Kirk Kirkconnell and Chandler Muller have been called icons. Lawyers' lawyers. Their words were gold, and you could take what they said to the bank.
They didn't advertise on billboards, hold news conferences or parade their clients on TV.
And yet, the powerful legal duo brought in celebrities, Orlando's wealthiest and judges as clients.
Kirkconnell and Muller worked in Central Florida for decades, spending 20 years of their legal careers in practice together in Winter Park.
The attorneys died just weeks apart - both from cancer, and now Central Florida's legal community is facing a void that is going to be tough to fill.
Muller, who died Aug. 27, was known for his creativity. Kirkconnell, who died Sept. 7, was known for his fierceness. Both were known for their integrity and professionalism.
"They understood - and made sure everyone around them understood - that defending an accused citizen was a high and noble calling," said attorney Mike Snure, who practiced with Kirkconnell and Muller.
"It takes a strong individual to stand between the accused citizen and the powerful machine that is the government," Snure said.
Kirkconnell, 69, and Muller, 68, handled complex criminal cases in state and federal court, defending clients accused of murder, sex offenses and white-collar crimes.

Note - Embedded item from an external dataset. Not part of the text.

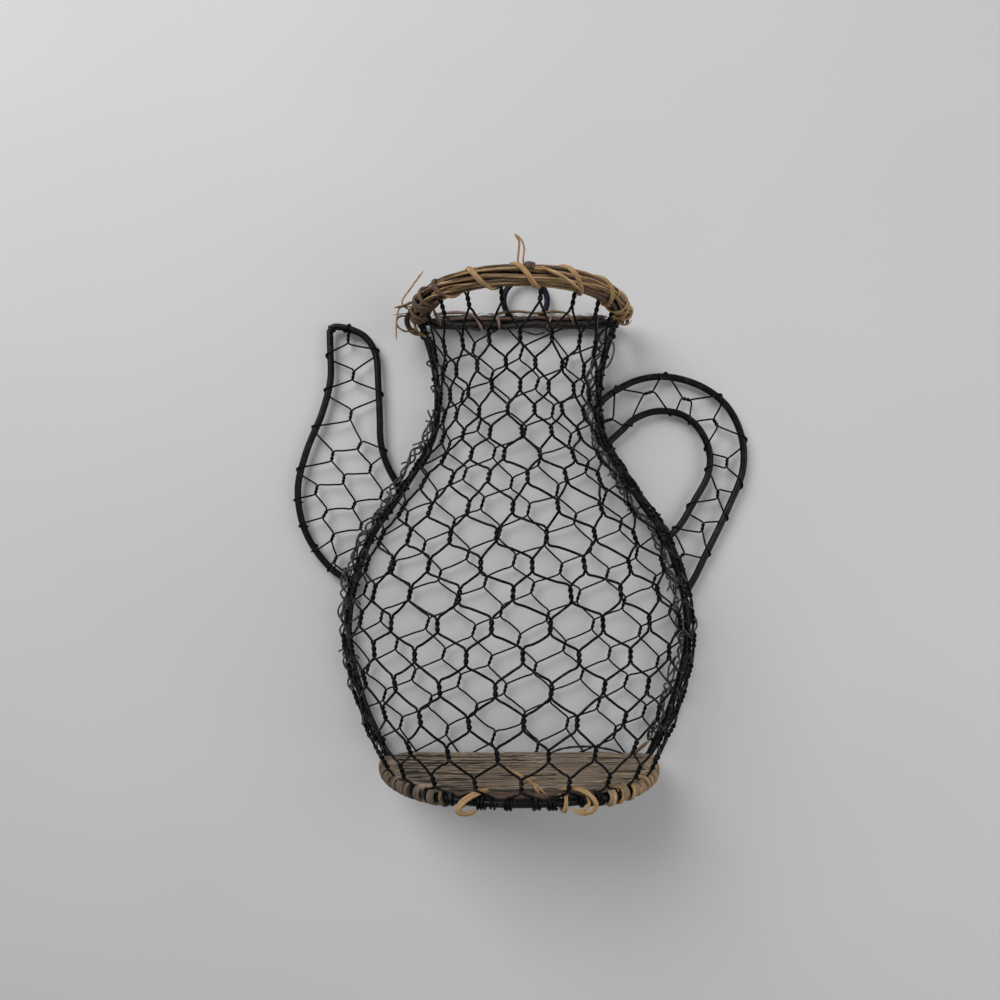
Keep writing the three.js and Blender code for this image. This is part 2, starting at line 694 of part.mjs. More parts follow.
// Points that wind round a hoop at a distance from its middle
function aroundHoop(hoop, share, radius, degrees) {
  const point = hoop.getPointAt(share);
  const along = hoop.getTangentAt(share);
  const up = new THREE.Vector3(0, 0, 1);
  const out = up.clone().cross(along).normalize();
  const angle = THREE.MathUtils.degToRad(degrees);
  point.addScaledVector(out, radius * Math.cos(angle));
  return point.addScaledVector(up, radius * Math.sin(angle));
}

function buildRimVines() {
  const hoop = hoopRoute(rimHeight, rimStrandEnd);
  const finishes = [brownVine, goldenVine, brownVine, darkVine, goldenVine, brownVine];
  for (let strand = 0; strand < rimStrands; strand += 1) {
    const first = 30 + (360 / rimStrands) * strand;
    const turned = (t) => aroundHoop(hoop, t, rimStrandOffset, first + rimStrandDrift * (t - 0.5));
    const finish = finishes[strand % finishes.length];
    add("rim_vine_" + (strand + 1), tube(smooth(steps(24, turned)), rimStrandDiameter, 20, 5), finish);
  }
  const boundHoop = hoopRoute(rimHeight, bindingEnd);
  const turnSteps = 10;
  const binding = steps(bindingTurns * turnSteps, (t) =>
    aroundHoop(boundHoop, t, bindingOffset, 360 * bindingTurns * (t - 0.5) + bindingMiddle));
  reportLeastGap("rim_binding_vine", binding, bindingDiameter, bindingTurns);
  add("rim_binding_vine", wound(binding, bindingDiameter, 5), goldenVine);
}

function buildBackVines() {
  const reach = bodySize(rimHeight, "half") - backVineEnd;
  const level = baseRodHeight + rimHeight;
  backVineAngles.forEach((degrees, i) => {
    const angle = THREE.MathUtils.degToRad(degrees);
    const y = rimStrandOffset * Math.cos(angle);
    const z = level + rimStrandOffset * Math.sin(angle);
    const route = new THREE.LineCurve3(new THREE.Vector3(-reach, y, z), new THREE.Vector3(reach, y, z));
    add("rim_back_vine_" + (i + 1), tube(route, rimStrandDiameter, 1), i ? darkVine : goldenVine);
  });
}

// A bar wound a few turns round the front of the base hoop
function windOnHoop(name, at, turns, offset, diameter, pitch, finish) {
  const hoop = hoopRoute(0, rodRadius + contactGap);
  const length = hoop.getLength();
  let share = 0;
  while (hoop.getPointAt(share).x > at) share += 0.0005;
  const turnSteps = 10;
  const route = steps(Math.round(turns * turnSteps), (t) =>
    aroundHoop(hoop, share + ((t - 0.5) * turns * pitch) / length, offset, 360 * turns * (t - 0.5) - 90));
  if (turns > 1.5) reportLeastGap(name, route, diameter, turns);
  add(name, wound(route, diameter, 5), finish);
}

function buildBaseTrim() {
  baseLoops.forEach(({ at, turns }, i) => {
    const name = "base_vine_loop_" + (i + 1);
    windOnHoop(name, at, turns, loopOffset, loopVineDiameter, loopVineDiameter * 1.3, goldenVine);
  });
  const tieOffset = rodRadius + contactGap + tieWire / 2;
  baseTies.forEach(({ at, turns }, i) => {
    windOnHoop("base_tie_wire_" + (i + 1), at, turns, tieOffset, tieWire, tiePitch, netSteel);
  });
}

// Loose ends of vine, each resting on what it grows from
function buildTwigs() {
  const rimLevel = baseRodHeight + rimHeight;
  const point = (x, y, z) => new THREE.Vector3(x, y, z);
  const front = -bodySize(rimHeight, "depth");
  const seat = rimLevel + bundleRadius + contactGap;
  const topTwig = [point(0, front, seat), point(-1, front, seat + 7), point(-4, front + 1, seat + 17)];
  add("rim_top_twig", tube(smooth(topTwig), twigDiameter, 5, 5), goldenVine);
  const hoop = hoopRoute(rimHeight, rimStrandEnd);
  const bundleEdge = bundleRadius + contactGap;
  tendrils.forEach(({ share, degrees, reaches }, i) => {
    const seated = [0, rootLength].map((out) => aroundHoop(hoop, share, bundleEdge + out, degrees));
    const free = reaches.map(([out, along, up]) => seated[0].clone().add(point(-out, along, up)));
    add("rim_left_tendril_" + (i + 1), tube(smooth([...seated, ...free]), twigDiameter, 6, 5), brownVine);
  });
  const floor = baseRodHeight + cordOffset + cordRadius + contactGap + twigDiameter / 2;
  const floorTwig = [[-10, -50], [-3, -62], [3, -75], [5, -83]].map(([x, y]) => point(x, y, floor));
  add("floor_twig", tube(smooth(floorTwig), twigDiameter, 6, 5), goldenVine);
}

buildFrame();
buildRing();
buildSpoutAndHandle();
buildFrontNet();
buildBackNet();
buildSpoutNet();
buildHandleNet();
buildFloor();
buildRimVines();
buildBackVines();
buildBaseTrim();
buildTwigs();

export default basket;
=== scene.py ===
"""A wire hanging basket shaped like a pitcher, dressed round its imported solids.

Shapes are worked out in millimetres: x towards the handle, y from the flat back (0) to the front
(negative), z up from the middle of the base rod. Meshes are written in the frame's metres.
"""

import logging
import math
import random
from dataclasses import dataclass, field
from enum import Enum
from functools import cache
from itertools import product

import bpy
import numpy as np
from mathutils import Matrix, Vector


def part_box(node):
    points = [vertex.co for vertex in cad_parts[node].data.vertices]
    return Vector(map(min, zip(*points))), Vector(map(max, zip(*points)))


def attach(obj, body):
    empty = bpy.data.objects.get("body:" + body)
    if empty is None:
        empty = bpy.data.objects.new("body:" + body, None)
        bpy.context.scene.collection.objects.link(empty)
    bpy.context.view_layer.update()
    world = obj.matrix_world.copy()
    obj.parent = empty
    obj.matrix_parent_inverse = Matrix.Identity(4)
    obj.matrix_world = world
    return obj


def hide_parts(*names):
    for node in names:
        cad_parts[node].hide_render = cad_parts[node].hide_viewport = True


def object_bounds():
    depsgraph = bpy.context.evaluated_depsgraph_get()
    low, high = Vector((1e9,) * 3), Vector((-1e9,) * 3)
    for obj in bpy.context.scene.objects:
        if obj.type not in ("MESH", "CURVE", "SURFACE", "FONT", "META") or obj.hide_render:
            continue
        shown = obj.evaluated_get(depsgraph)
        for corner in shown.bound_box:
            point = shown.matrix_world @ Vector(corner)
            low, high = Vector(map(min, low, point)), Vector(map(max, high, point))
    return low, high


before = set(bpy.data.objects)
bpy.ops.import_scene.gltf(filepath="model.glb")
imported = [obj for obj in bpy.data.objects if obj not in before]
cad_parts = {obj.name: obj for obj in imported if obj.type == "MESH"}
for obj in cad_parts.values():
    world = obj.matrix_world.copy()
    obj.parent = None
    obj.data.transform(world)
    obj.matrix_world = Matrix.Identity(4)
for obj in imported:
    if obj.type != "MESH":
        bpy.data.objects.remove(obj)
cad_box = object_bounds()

log = logging.getLogger("basket")

Array = np.ndarray
Pair = tuple[float, float]
Pairs = tuple[Pair, ...]
Triple = tuple[float, float, float]

MM = 0.001
BODY = "root"
LEFT, RIGHT = -1, 1
UP = np.array([0.0, 0.0, 1.0])
FRONT = np.array([0.0, -1.0, 0.0])

base_low, base_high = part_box("base_back_bar")
BACK_Y = (base_low.y + base_high.y) / 2
BASE_Z = (base_low.z + base_high.z) / 2


class Slot(Enum):
    """The record's material slots."""

    ROD = "rod_steel"
    NET = "net_steel"
    BROWN = "brown_vine"
    GOLDEN = "golden_vine"
    DARK = "dark_vine"
    CORD = "grey_cord"


def vec(*values: float) -> Array:
    """A point or direction in model millimetres."""
    return np.array(values, float)


def unit(vector: Array) -> Array:
    """The vector at length 1."""
    return vector / max(float(np.linalg.norm(vector)), 1e-9)


def square_to(vector: Array, axis: Array) -> Array:
    """The unit direction nearest to a vector that is square to an axis."""
    return unit(vector - axis * float(vector @ axis))


def wave(along: Array, length: float, seed: int) -> Array:
    """A smooth irregular wave between about -1 and 1.

    Args:
        along: Distances in mm.
        length: The wave's main length in mm.
        seed: Picks the wave.

    Returns:
        One value for each distance.
    """
    rng = random.Random(seed)
    total = np.zeros_like(np.asarray(along, float))
    for share, weight in ((1.0, 0.5), (0.61, 0.3), (0.37, 0.2)):
        total += weight * np.sin(2 * math.pi * (along / (length * share) + rng.random()))
    return total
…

"They were very, very unique. They were both, in my opinion, forces of nature," said attorney Warren Lindsey, who also practiced with Kirkconnell and Muller.
"When either Chan or Kirk came into a courtroom or came into a conference room, people listened. They commanded respect and attention by their mere presence."
Kirkconnell represented Circuit Court Judge Alan Apte, who was indicted in 2005 in an election-fraud case but was later cleared.
Kirkconnell successfully defended an Edgewater High School soccer coach charged with sexually molesting a teenage girl on campus.
And Kirkconnell convinced a Seminole County jury that a man who killed his cocaine dealer and the man's girlfriend in a hotel-room fight had acted in self-defense.
Muller did a lot of pro bono work, including spending 15 years working to get an Orange County man off death row and instead serve a life sentence.
In the 1980s, Muller was the first lawyer in Florida to use the battered-spouse-syndrome defense, Lindsey said.
In 2002, he convinced a jury that a woman who claimed her psychiatrist manipulated her and had sex with one of her multiple personalities had framed him by retrieving his DNA from his trash.
And Muller won an acquittal for a man accused of animal cruelty when he shot two Siberian huskies in a cow pasture, a case that attracted attention after a video of the incident appeared on YouTube.
Though some of their cases garnered media attention - Kirkconnell represented Isleworth millionaire James Robert "Bob" Ward in his high-profile second-degree-murder case last year - it wasn't something either attorney sought.
They understood, Snure said, that clients "are not commodities to be paraded around in the press, usually only to the benefit of the lawyer."
"Most of our clients wanted and got anonymity," Snure said. "Flying under the legal radar is a skill that must be honed and practiced. With all the opportunities for media exposure, avoiding it requires a conscious effort. Kirk and Chan understood that reality."
Susan Kirkconnell said her husband seldom talked about work and his cases at home.
"Kirk had great faith in our justice system," she said. "His job was to level the playing field and to make sure everybody was treated fairly."
But she didn't realize the impact her husband had on the legal community until his death, when she started receiving emails and messages from former colleagues and associates.
"Everybody has said how much they respected him and how much they valued his advice," she said. "It is heartwarming and is very humbling."
Both Kirk Kirkconnell and Chandler Muller mentored younger lawyers and helped attorneys who were starting their own practices.
Orange County Circuit Court Judge Heather Higbee said other lawyers should look to Kirkconnell and Muller in terms of how they want to run their practice, represent their clients and make their arguments in court.
"They never compromised their character, ever," she said. "We would all be honoring them in trying to carry on with those principles."
Even prosecutors have the utmost respect for Kirkconnell and Muller.
Criminal-defense attorney Cynthia Hawkins, who spent more than 20 years as a federal prosecutor in Orlando before going into private practice, said there were no cheap tricks when handling a case with Kirkconnell or Muller.
Both attorneys practiced with an old-school collegiality. They kept their word. They didn't play games.
Kirkconnell and Muller were both skilled negotiators and among the very best practitioners in federal court, Hawkins said.
"As a prosecutor, you were happy to have them on the other side, because you knew the case would be handled in an ethical way," she said.